My Blog List

Friday, January 7, 2011

Galettes des Rois for Epiphany

I made over 50 of these delightful little pastries for the Epiphany reception after Mass at my Church, the Church of St. Mary the Virgin in NYC. They are mini "Galettes des Rois" (King cakes), served on Epiphany night, to commemorate the night when the three Kings from the East journeyed to Bethlehem to pay honor to the baby Jesus, bearing gifts of gold, frankincense and myrrh.

Posted in her column on the "Serious Eats" website is an entry by Dorie Greenspan on Galettes des Rois: Dorie writes
, "While the galette des rois is a cake meant specifically for January 6, Epiphany, it’s impossible to resist its temptations before or after the official holiday—so impossible that some shops [in Paris] offer the sweet until the end of the month.

The galette is really very simple, if a little time-consuming to make—it’s an almond and pastry-cream filling sandwiched by two rounds of (all-butter) puff pastry dough—but so, so good. Nothing beats buttery puff pastry and a filling made with more good butter! But great taste is only one of its attractions—the chance to wear the king’s crown is another, and probably the one that keeps kids asking for the cake over and over.

Every galette comes with a crown and, this being Paris, patissiers vie to have the most beautiful crowns of the season. And the way you get to wear the crown is to be the person lucky enough to get the feve, the little trinket that’s baked into the filling. Feve means bean and, originally, that’s what the trinket was. But over the years, while the word feve remained, the beans gave way to fanciful trinkets. (There are feve collectors all over the world now.) It probably goes without saying, but this being Paris, the best pastry chefs change their feves each year and, yes, vie to be the most original. Oh, one last thing about the crown—you’re not supposed to keep it. If you win, you can pocket the trinket, but when you get the crown, you’re meant to place it on the head of your chosen king or queen. It’s a lovely tradition, but one I’ve never seen honored. Everyone I know who’s won, has plunked the crown on his or her head, gloated over winning and dug into the galette."

Of course, at our reception, we just ate the galettes. They were very popular - "so delicate", "the best Galettes I have ever tasted", (comment from a visitor from France!), "this is a lovely pastry," and so on. But my word, they are a lot of work! I used the Defour Puff Pastry, which is worth every cent of what it costs. It's a light, buttery pastry and can be rolled out quite thin - I got 12 two-and-one-half inch cakelets from one box. I made the frangipane (almond cream) filling from a combination of recipes, tripling it to make enough for the entire batch. That was easy, but it's the putting of the pastries together that takes the time. Would I make these again? Yes, definitely, for a small batch, but never again for 50 pastries!
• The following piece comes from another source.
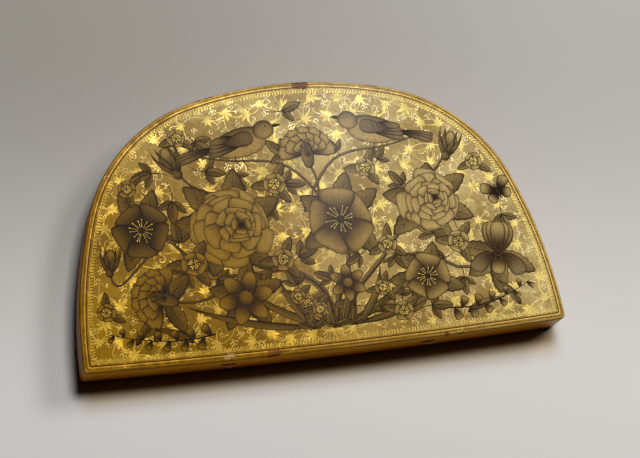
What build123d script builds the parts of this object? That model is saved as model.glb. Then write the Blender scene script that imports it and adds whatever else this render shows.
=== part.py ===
from build123d import *
import os
from math import atan2, cos, degrees, hypot, radians, sin, sqrt

# A mirror case of pasteboard and lacquer: a D-shaped box with a framed mirror inside and a flat
# hinged lid over it. Millimetres, +Z up. It lies closed on its back, painted lid on top. The
# straight side, where the lid is hinged, faces -Y, and the arch rises towards +Y.

# Plan: three arcs a side make the arch, and the straight side swells a little
HALF_WIDTH = 112.5      # middle to corner, along the straight side
DEPTH = 126.7           # corner to crown
CROWN_R = 185.6
SHOULDER_R = 76.6
SIDE_R = 217.0
BOW = 2.0               # swell of the straight side at its middle
CORNER_R = 2.0          # rounding of the two corners, seen from above

# Case
BACK_T = 3.0            # back board
WALL_H = 7.5            # wall, above the back board
WALL_T = 5.0            # wall and lid rim are equally thick
BACK_EDGE_R = 1.5       # rounding under the case

# Lid
LID_GAP = 0.1           # air between the closed lid and the case wall
RIM_H = 3.5
LID_T = 3.5
LID_ARRIS_R = 0.9       # rounding round the top of the lid
LINING_T = 0.8
WEAR_X = 6.3            # hollow worn by the thumb at the crown
WEAR_W = 7.0
WEAR_DEPTH = 0.6

# Mirror and its frame
BED_T = 2.6             # packing board under the mirror
SILVER_T = 0.15
GLASS_T = 2.5
PACKING_T = 1.2         # strip between the edge of the glass and the wall
FRAME_W = 12.0          # frame, from the wall to the sight edge
LIP_W = 3.2             # flat outer part of the frame, before its bevel
LIP_H = 1.8             # the lip stands this far above the wall and locates the lid
SIGHT_H = 1.9           # frame at its sight edge, above the glass
BEAD_W = 1.7            # gilt bead inside the sight edge
BEAD_H = 1.3
BEAD_BEVEL = 0.5

# Wire hinges: a staple in the case wall passes through an eye in the lid rim
HINGE_X = 47.0          # middle of the case to each hinge
STAND_OFF = 0.15        # axis outside the furthest point of the straight side
WIRE_R = 0.45
STAPLE_HALF = 2.5       # middle of the staple to its legs
STAPLE_LEG = 6.0
STAPLE_TILT = 45.0      # legs run in and down at this angle
STRAP_T = 0.6           # strap that makes the eye
STRAP_W = 1.2
STRAP_BEVEL = 0.3
EYE_LEG_R = 0.5
EYE_LEG = 4.8
EYE_TILT = 35.0         # leg runs in and up at this angle

# Fits
PASTE = 0.05            # line of paste between glued or inserted pieces
LID_FIT = 0.4           # frame lip to lid rim
LINING_FIT = 0.3        # lining to lid rim
EYE_FIT = 0.06          # wire to eye, all round
POCKET_FIT = 0.25       # eye and staple to the pocket cut for them

# Heights and radii that follow
SEAM_Z = BACK_T + WALL_H
RIM_Z = SEAM_Z + LID_GAP
BOARD_Z = RIM_Z + RIM_H
TOP_Z = BOARD_Z + LID_T
SILVER_Z = BACK_T + BED_T
GLASS_Z = SILVER_Z + SILVER_T
FACE_Z = GLASS_Z + GLASS_T
BOW_R = (HALF_WIDTH**2 + BOW**2) / (2 * BOW)
AXIS_Y = -(BOW + STAND_OFF)
AXIS_Z = SEAM_Z + LID_GAP / 2
BORE_R = WIRE_R + EYE_FIT
EYE_R = BORE_R + STRAP_T

TO_BASE = (Align.CENTER, Align.CENTER, Align.MIN)

# How far in from the outer edge each piece ends
BED_IN = WALL_T + PASTE
GLASS_IN = BED_IN + PACKING_T + PASTE
SIGHT_IN = BED_IN + FRAME_W


def meeting_point(centre_a, radius_a, centre_b, radius_b, upper):
    """Where two circles cross, on the upper or the lower side of the line of their centres."""
    ax, ay = centre_a
    dx, dy = centre_b[0] - ax, centre_b[1] - ay
    gap = hypot(dx, dy)
    along = (radius_a**2 - radius_b**2 + gap**2) / (2 * gap)
    aside = sqrt(radius_a**2 - along**2)
    first = (ax + (along * dx - aside * dy) / gap, ay + (along * dy + aside * dx) / gap)
    second = (ax + (along * dx + aside * dy) / gap, ay + (along * dy - aside * dx) / gap)
    return max(first, second, key=lambda p: p[1] if upper else -p[1])


def heading(centre, point):
    return degrees(atan2(point[1] - centre[1], point[0] - centre[0]))


CROWN_C = (0.0, DEPTH - CROWN_R)
SIDE_C = (HALF_WIDTH - SIDE_R, 0.0)
BOW_C = (0.0, BOW_R - BOW)
SHOULDER_C = meeting_point(CROWN_C, CROWN_R - SHOULDER_R, SIDE_C, SIDE_R - SHOULDER_R, upper=True)


def corner_point(inset):
    """The right corner of the D, drawn inset from the outer edge."""
    return meeting_point(SIDE_C, SIDE_R - inset, BOW_C, BOW_R - inset, upper=False)


def d_face(inset=0.0, corner_r=0.0):
    """The D shape, drawn inset from the outer edge, flat on the ground."""
    corner = corner_point(inset)
    low = heading(SIDE_C, corner)
    side_top = heading(SIDE_C, SHOULDER_C)
    crown_end = heading(CROWN_C, SHOULDER_C)
    side = CenterArc(SIDE_C, SIDE_R - inset, low, side_top - low)
    shoulder = CenterArc(SHOULDER_C, SHOULDER_R - inset, side_top, crown_end - side_top)
    crown = CenterArc(CROWN_C, CROWN_R - inset, crown_end, 180 - 2 * crown_end)
    straight_end = heading(BOW_C, corner)
    straight = CenterArc(BOW_C, BOW_R - inset, straight_end, -180 - 2 * straight_end)
    right = [side, shoulder]
    left = [mirror(edge, about=Plane.YZ) for edge in right]
    face = make_face(right + [crown] + left + [straight])
    if corner_r:
        ends = face.vertices().sort_by(Axis.X)
        face = fillet([ends[0], ends[-1]], corner_r)
    return face


def slab(inset, bottom, height, corner_r=0.0):
    return extrude(Pos(0, 0, bottom) * d_face(inset, corner_r), height)


def taper(low_in, high_in, bottom, height):
    """A solid D whose sides slope from one inset at the bottom to another at the top."""
    low = Pos(0, 0, bottom) * d_face(low_in)
    high = Pos(0, 0, bottom + height) * d_face(high_in)
    return loft([low, high], ruled=True)


def ring(outer_in, inner_in, bottom, height, corner_r=0.0):
    return slab(outer_in, bottom, height, corner_r) - slab(inner_in, bottom, height)


def straight_zone(bottom, height):
    """A block round the straight side that ends at the two mitres."""
    beyond = 2 * WALL_T
    out_x, out_y = corner_point(0.0)
    in_x, in_y = corner_point(WALL_T)
    far_x = out_x + (out_x - in_x) / WALL_T * beyond
    far_y = out_y + (out_y - in_y) / WALL_T * beyond
    half = [(0, far_y - BOW), (far_x, far_y - BOW), (far_x, far_y), (in_x, in_y), (0, in_y)]
    outline = half + [(-x, y) for x, y in reversed(half[1:4])]
    return extrude(Pos(0, 0, bottom) * make_face(Polyline(*outline, close=True)), height)


def wall_strips(bottom, height):
    """One wall as its bent strip and its straight strip, mitred together at the corners."""
    wall = ring(0.0, WALL_T, bottom, height, CORNER_R)
    zone = straight_zone(bottom, height)
    return wall - zone, wall & zone


def back_board():
    board = slab(0.0, 0.0, BACK_T, CORNER_R)
    return fillet(board.faces().sort_by(Axis.Z)[0].edges(), BACK_EDGE_R)


def lid_board():
    """The painted board, with the hollow that thumbs have worn in its edge at the crown."""
    board = slab(0.0, BOARD_Z, LID_T, CORNER_R)
    board = fillet(board.faces().sort_by(Axis.Z)[-1].edges(), LID_ARRIS_R)
    ball_r = (WEAR_W**2 / 4 + WEAR_DEPTH**2) / (2 * WEAR_DEPTH)
    edge_y = CROWN_C[1] + sqrt(CROWN_R**2 - WEAR_X**2)
    return board - Pos(WEAR_X, edge_y - LID_ARRIS_R, TOP_Z + ball_r - WEAR_DEPTH) * Sphere(ball_r)


def mirror_frame():
    """A bevelled frame over the glass, stepped in above the wall so that the lid drops round it."""
    seated = ring(BED_IN, SIGHT_IN, FACE_Z, SEAM_Z - FACE_Z)
    lip = ring(WALL_T + LID_FIT, SIGHT_IN, SEAM_Z, LIP_H)
    bevel_z = FACE_Z + SIGHT_H
    bevel = taper(SIGHT_IN, WALL_T + LID_FIT + LIP_W, bevel_z, SEAM_Z + LIP_H - bevel_z)
    return seated + lip - bevel


def gilt_bead():
    """A bead laid on the glass along the frame, with both of its upper edges bevelled."""
    outer = SIGHT_IN + PASTE
    inner = outer + BEAD_W
    straight_h = BEAD_H - BEAD_BEVEL
    bevel_z = FACE_Z + straight_h
    bead = slab(outer, FACE_Z, straight_h) + taper(outer, outer + BEAD_BEVEL, bevel_z, BEAD_BEVEL)
    hole = slab(inner, FACE_Z, straight_h) + taper(inner, inner - BEAD_BEVEL, bevel_z, BEAD_BEVEL)
    return bead - hole


def staple():
    """Bent wire: the crown lies on the hinge axis, and both legs run into the case wall."""
    wire = Rot(0, 90, 0) * Cylinder(WIRE_R, 2 * STAPLE_HALF)
    for x in (-STAPLE_HALF, STAPLE_HALF):
        leg = Rot(-90 - STAPLE_TILT, 0, 0) * Cylinder(WIRE_R, STAPLE_LEG, align=TO_BASE)
        wire = wire + Pos(x, 0, 0) * leg + Pos(x, 0, 0) * Sphere(WIRE_R)
    return wire


def eye():
    """A strap closed round the staple's crown, with a leg that runs into the lid rim."""
    strap = Rot(0, 90, 0) * Cylinder(EYE_R, STRAP_W)
    strap = chamfer(strap.edges().filter_by(GeomType.CIRCLE), STRAP_BEVEL)
    leg = Rot(EYE_TILT - 90, 0, 0) * Cylinder(EYE_LEG_R, EYE_LEG, align=TO_BASE)
    return strap + leg - Rot(0, 90, 0) * Cylinder(BORE_R, 2 * EYE_LEG)


def pocket():
    """Round pocket along the hinge axis that clears the eye and the staple's crown."""
    length = 2 * (STAPLE_HALF + WIRE_R + POCKET_FIT)
    return Rot(0, 90, 0) * Cylinder(EYE_R + POCKET_FIT, length)


def build():
    case_arch, case_straight = wall_strips(BACK_T, WALL_H)
    rim_arch, rim_straight = wall_strips(RIM_Z, RIM_H)
    pieces = {
        "case_back_board": back_board(),
        "case_arch_wall": case_arch,
        "mirror_bed": slab(BED_IN, BACK_T, BED_T),
        "mirror_silvering": slab(GLASS_IN, SILVER_Z, SILVER_T),
        "mirror_glass": slab(GLASS_IN, GLASS_Z, GLASS_T),
        "glass_packing": ring(BED_IN, BED_IN + PACKING_T, SILVER_Z, SILVER_T + GLASS_T),
        "mirror_frame": mirror_frame(),
        "gilt_bead": gilt_bead(),
        "lid_board": lid_board(),
        "lid_arch_rim": rim_arch,
        "lid_lining": slab(WALL_T + LINING_FIT, BOARD_Z - LINING_T, LINING_T),
    }
    for side, x in (("left", -HINGE_X), ("right", HINGE_X)):
        on_axis = Pos(x, AXIS_Y, AXIS_Z)
        wire, strap, hollow = on_axis * staple(), on_axis * eye(), on_axis * pocket()
        case_straight = case_straight - hollow - wire
        rim_straight = rim_straight - hollow - strap
        pieces[f"hinge_staple_{side}"] = wire
        pieces[f"hinge_eye_{side}"] = strap
    pieces["case_straight_wall"] = case_straight
    pieces["lid_straight_rim"] = rim_straight
    return pieces


# The origin is under the middle of the whole object, hinges counted, on what it lies on
to_origin = Pos(0, -(DEPTH + AXIS_Y - EYE_R) / 2, 0)
os.makedirs("parts", exist_ok=True)
for name, solid in build().items():
    export_step(to_origin * solid, f"parts/{name}.step")
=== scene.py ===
from math import atan2, cos, degrees, hypot, pi, radians, sin, sqrt
from random import Random

import bmesh
import bpy
from mathutils import Matrix, Vector


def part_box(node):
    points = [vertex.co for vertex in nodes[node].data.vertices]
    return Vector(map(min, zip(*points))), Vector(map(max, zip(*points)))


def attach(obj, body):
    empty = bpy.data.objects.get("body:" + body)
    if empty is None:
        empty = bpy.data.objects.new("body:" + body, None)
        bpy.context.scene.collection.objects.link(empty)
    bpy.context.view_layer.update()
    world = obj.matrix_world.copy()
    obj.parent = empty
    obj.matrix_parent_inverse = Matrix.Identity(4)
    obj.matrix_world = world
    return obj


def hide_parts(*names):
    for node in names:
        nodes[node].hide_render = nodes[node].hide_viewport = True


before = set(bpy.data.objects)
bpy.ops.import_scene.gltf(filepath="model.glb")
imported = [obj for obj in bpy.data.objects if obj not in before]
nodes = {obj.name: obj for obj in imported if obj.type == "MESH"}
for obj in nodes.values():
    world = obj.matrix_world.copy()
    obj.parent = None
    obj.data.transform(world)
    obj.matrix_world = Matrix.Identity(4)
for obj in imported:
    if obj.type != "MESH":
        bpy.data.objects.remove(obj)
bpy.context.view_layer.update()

# A lacquer mirror case, closed, with its painted lid up. Drawing is done in millimetres on the
# plan of the lid: X along the straight side from its middle, Y from that side to the crown.
MM = 0.001
scene = bpy.context.scene
collection = scene.collection

# Plan of the case, as it is built
HALF_WIDTH = 112.5
DEPTH = 126.7
CROWN_R = 185.6
SHOULDER_R = 76.6
SIDE_R = 217.0
BOW = 2.0
BOW_R = (HALF_WIDTH**2 + BOW**2) / (2 * BOW)

# In metres: where the plan's straight side lies, and the heights of the faces used below
lid_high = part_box("lid_board")[1]
PLAN_Y = lid_high.y - DEPTH * MM
TOP = lid_high.z
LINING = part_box("lid_lining")[0].z
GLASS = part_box("mirror_glass")[1].z
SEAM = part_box("case_straight_wall")[1].z
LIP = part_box("mirror_frame")[1].z

# Mirror: inset of the glass, the slit between it and the silvering, the frame's level lip and slope
GLASS_INSET = 6.3
SLIT = 0.04 * MM
LIP_FLAT = 8.6
FRAME_SLOPE = 2.15 / 8.45

# Camera: its place in metres, the way it looks in degrees, its lens in millimetres
CAMERA_AT = (-0.2327, -0.2531, 0.8640)
CAMERA_ELEVATION = 68.06
CAMERA_AZIMUTH = 43.86
CAMERA_ROLL = 35.95
LENS = 112.5
SENSOR = 36.0

# Lamps: elevation and azimuth in degrees, width and height in metres, power in watts
LAMP_DISTANCE = 1.3
KEY = (69.0, 22.0, (0.42, 0.34), 12.2)
FILL = (42.0, 60.0, (0.5, 0.4), 8.2)

# World: its strength as light on the case, and as metal and glass see it
WORLD_LIGHT = 0.006
WORLD_SEEN = 0.25

# Floor, in metres: half its width, its depth under the case, and how far its painted warm shadow reaches
FLOOR_HALF = 4.0
FLOOR_BELOW = 0.1 * MM
WARM_SHADOW_REACH = 18 * MM

# Painted light falloff of the floor, darker towards the back and, there, towards the left. Across and down
# the picture: growth per metre along X and Y, and the start
ACROSS = (3.33, -0.426, -0.436)
DOWN = (-0.382, -5.032, -0.525)


def srgb(red, green, blue):
    """A colour given on the 0 to 255 scale of a screen, as linear light."""
    shares = [value / 255 for value in (red, green, blue)]
    return tuple(c / 12.92 if c < 0.04045 else ((c + 0.055) / 1.055) ** 2.4 for c in shares)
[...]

This is the Frangipane recipe I used. It's quite delicious and difficult to resist the temptation of eating it with a spoon.

1 stick (110 gr) unsalted butter, at room temperature
1/2 cup (100 gr) sugar
1 cup (100 gr) ground almonds
2 eggs (beaten)
1/4 cup (60ml) heavy cream

Combine dry ingredients in food processor and pulse until almonds are fine in texture. Add beaten eggs, then stir in cream (do not pulse cream). Store in refrigerator overnight so the cream can firm up.

Roll out pastry to about 1/8 -1/4 inch thick and cut 2-1/2 inch rounds.
Using two rounds for each galette, place 1 heaping TBS. of frangipane in center of the bottom round, leaving at least 1/2 inch around the edge uncovered.
Dab some water on the edges and press together the sides.
Bake at 375 degrees F for just over 20 minutes. (This is the temperature recommended for Dufour pastry.)
When they are nice and golden, with a little bit of brown on the base, remove from oven. Place immediately on cooling rack.

They are absolutely best eaten fresh, slightly warm. This is not practical for most baking I do but they taste really good the first day baked. The unbaked, filled rounds can also be frozen and then baked straight from the freezer if it's necessary to prepare them in advance.

What changes would I make for next time?
1.Add more ground almonds until the frangipane is of a firmer consistency - it tended to spread and leak over the edges of the rounds.
2.Make them a bit larger - 3 inch rounds at least (more room to handle them).

I have some of the delicious puff pastry left over; I'll freeze it again and my next adventure will be with Eccles Cakes from the North of England.